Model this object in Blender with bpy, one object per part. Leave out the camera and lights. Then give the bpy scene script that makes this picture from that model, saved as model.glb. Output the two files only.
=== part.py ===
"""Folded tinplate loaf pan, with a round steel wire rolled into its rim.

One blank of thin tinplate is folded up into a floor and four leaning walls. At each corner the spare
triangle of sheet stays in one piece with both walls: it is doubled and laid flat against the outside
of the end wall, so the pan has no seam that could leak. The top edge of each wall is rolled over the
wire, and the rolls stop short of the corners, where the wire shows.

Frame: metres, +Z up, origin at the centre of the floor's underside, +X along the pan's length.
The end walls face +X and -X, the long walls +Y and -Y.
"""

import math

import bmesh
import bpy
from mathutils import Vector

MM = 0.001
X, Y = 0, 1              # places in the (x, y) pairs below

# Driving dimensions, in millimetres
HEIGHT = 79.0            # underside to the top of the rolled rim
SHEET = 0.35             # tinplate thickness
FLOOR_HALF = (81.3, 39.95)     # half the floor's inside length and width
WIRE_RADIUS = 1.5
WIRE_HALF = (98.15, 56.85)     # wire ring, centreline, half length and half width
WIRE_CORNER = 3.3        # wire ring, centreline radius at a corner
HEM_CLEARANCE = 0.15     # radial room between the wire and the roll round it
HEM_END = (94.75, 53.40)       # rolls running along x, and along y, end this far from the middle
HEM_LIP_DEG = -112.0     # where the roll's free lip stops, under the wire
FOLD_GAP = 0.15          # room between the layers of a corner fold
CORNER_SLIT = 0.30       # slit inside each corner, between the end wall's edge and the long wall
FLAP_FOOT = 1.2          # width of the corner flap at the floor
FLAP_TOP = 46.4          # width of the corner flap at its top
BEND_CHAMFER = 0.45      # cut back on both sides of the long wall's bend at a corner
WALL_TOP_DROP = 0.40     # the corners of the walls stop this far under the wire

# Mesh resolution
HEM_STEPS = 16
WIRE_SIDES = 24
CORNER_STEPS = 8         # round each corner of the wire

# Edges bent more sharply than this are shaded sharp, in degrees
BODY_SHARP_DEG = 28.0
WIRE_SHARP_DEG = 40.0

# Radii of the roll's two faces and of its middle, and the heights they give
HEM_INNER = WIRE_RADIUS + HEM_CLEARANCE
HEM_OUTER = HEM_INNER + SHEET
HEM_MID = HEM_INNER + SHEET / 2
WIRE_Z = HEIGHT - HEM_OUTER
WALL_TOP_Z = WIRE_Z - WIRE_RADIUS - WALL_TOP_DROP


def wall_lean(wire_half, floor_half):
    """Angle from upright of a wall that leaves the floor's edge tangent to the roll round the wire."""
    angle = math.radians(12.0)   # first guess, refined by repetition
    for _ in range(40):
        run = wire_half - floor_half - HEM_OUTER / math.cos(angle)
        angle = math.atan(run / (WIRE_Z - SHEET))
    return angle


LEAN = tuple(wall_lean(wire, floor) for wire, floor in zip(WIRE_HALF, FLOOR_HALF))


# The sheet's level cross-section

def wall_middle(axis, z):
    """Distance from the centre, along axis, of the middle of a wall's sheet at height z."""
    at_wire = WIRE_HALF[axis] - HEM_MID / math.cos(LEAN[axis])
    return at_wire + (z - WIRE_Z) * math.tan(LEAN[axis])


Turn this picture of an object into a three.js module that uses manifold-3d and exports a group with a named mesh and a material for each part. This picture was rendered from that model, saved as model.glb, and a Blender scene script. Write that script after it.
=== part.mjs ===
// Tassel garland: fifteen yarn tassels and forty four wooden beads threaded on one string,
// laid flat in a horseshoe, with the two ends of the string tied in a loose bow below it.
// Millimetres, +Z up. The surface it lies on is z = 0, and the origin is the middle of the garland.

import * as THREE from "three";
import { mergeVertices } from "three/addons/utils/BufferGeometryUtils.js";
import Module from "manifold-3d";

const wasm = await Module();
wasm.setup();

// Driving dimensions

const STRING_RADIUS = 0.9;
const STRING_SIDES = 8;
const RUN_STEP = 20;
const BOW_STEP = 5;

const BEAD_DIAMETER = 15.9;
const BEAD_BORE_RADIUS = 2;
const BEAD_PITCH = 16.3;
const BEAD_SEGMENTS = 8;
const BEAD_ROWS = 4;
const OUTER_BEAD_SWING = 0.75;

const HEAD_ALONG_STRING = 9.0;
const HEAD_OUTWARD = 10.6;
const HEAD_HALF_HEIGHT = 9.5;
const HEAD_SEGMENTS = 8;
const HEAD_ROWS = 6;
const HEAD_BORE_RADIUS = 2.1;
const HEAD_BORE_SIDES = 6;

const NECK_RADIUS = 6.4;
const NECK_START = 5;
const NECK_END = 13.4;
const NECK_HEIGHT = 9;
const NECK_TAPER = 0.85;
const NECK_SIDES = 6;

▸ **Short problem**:
Begin with the first line of the listing and copy exactly through the line that contains "into its rim.", please, keeping both ends and leaving out everything after.

▸ **Response**:
Model this object in Blender with bpy, one object per part. Leave out the camera and lights. Then give the bpy scene script that makes this picture from that model, saved as model.glb. Output the two files only.
=== part.py ===
"""Folded tinplate loaf pan, with a round steel wire rolled into its rim.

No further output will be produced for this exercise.